Işık ve renklerin dansıyla oluşan havai fişekler şüphesiz ki görsel bir şölen yaratıyor. Fakat yeni bir çalışma bu göz alıcı gösterinin sağlık riskleri taşıdığını ortaya koydu. Bu konuda yapılan ilk inceleme olarak gösterilen bu çalışma, havai fişeklerin ışıklarının söndüğü ve partiküllerinin havaya karıştığı anda zararlı maddelerin havada asılı kalmaya devam edip hayvan ve insan hücrelerinde tahribata yol açtığını söylüyor.
New York Üniversitesi Langone Tıp Merkezi’ndeki araştırmacıların yürüttüğü bu çalışmada 14 yıl boyunca ABD’nin çeşitli şehirlerinden hava örnekleri toplandı. Araştırmacılar analizlerini tamamladıklarında Bağımsızlık Günü ve yılbaşı kutlamaları sırasında havadaki zehirli madde miktarlarının değişiminde önemli artışlar saptadı.
Havai fişekler içinde barındırdıkları metallerin yüksek ısıyla birleşmesi sonucu bir renk şöleni yaşatırlar. İçeriklerinde çoğunlukla titanyum, bakır, kurşun, stronsiyum gibi metaller barındırırlar. Bu metallerin kalıntılarının havai fişek gösterisi sonrasında havada asılı kaldığı bilgisinden hareketle, araştırmacılar bu kalıntıların hayvan ve insanlar üzerindeki olası etkilerini inceleyen birtakım deneyler gerçekleştirdi.
Araştırmacılardan Terry Gordon şöyle diyor: “İnsanlar her sene bunun gibi maddelere kısa süreli maruz kalsalar da, bu kalıntılar her gün soluduğumuz havadaki standart kirlilikten daha zehirli maddeler içeriyor.”

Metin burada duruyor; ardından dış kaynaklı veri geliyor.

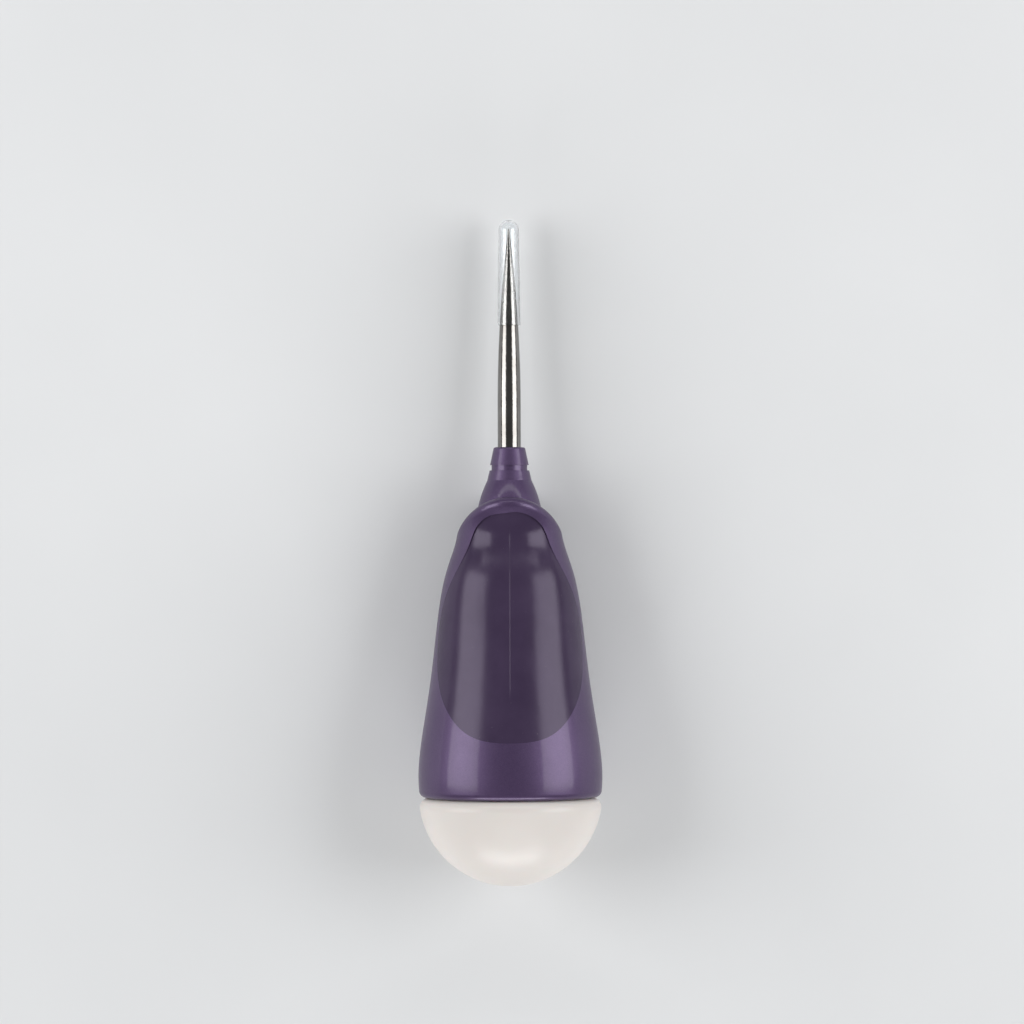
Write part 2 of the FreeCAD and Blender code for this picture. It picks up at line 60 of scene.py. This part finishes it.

Araştırmacılar laboratuvarda havai fişek çeşitlerini infilak ettirdiler
Araştırmacılar, laboratuvarda ABD’de sıkça ticareti yapılan havai fişek çeşitlerini infilak ettirdiler. Bu patlamadan salınan parçacıkları topladılar. Hem fareleri hem de insan akciğer hücrelerini, bir New York’lunun ortalama bir günde maruz kalacağı kirlilikte olan dozajlarda bu parçacıklara maruz bıraktılar.
Araştırmacılar, normal şartlarda vücudun gerçekleştirdiği sağlıklı bir tepkime olan oksidasyondan farklı olarak, oksidasyon seviyelerinde partiküllere maruz kalmayla bağlantılı olarak anlamlı bir yükselme gözlemlediler. Oksidasyon aktivitesi, yükseldiği zaman hücrelerde ve DNA yapısında tahribata sebep olabiliyor. Bu durum zehirli partiküllere maruz bırakılan farelerde akciğer iltihabıyla bağlantılı olarak gösterildi.
Aynı zamanda Back Cuckoo türündeki patlayıcının insan akciğer hücrelerine bıraktığı zarar, kontrol deneyi olarak kullanılan zehirli olmayan tuzlu çözeltiye karşılık 10 kat fazla olarak gösterildi.
Gordon son olarak önemli bir noktaya dikkat çekiyor:
“Kendimizi olası patlamalardaki yaralanmalardan korumak için çok dikkatli davranırız. Bizim bulgularımız ise genelde gözardı edilen bir risk olan havai fişek dumanlarını solumanın uzun vadedeki yıkıcı etkisini gözler önüne seriyor”
Araştırmacılar bu araştırmanın çok erken safhasında olduklarını belirtiyorlar. Tek zaman diliminde zehirli parçacıklara maruz kalmayla ilgilenen bu çalışmanın daha incelenmesi ve gitmesi gereken çok yol var. Mesela sürekli havai fişek dumanlarına maruz kalma gibi. Araştırmacılar toplum sağlığını çok yakından ilgilendiren bu konu hakkında bulgularını paylaşmaya ve konuya dikkat çekmeye devam edecekler.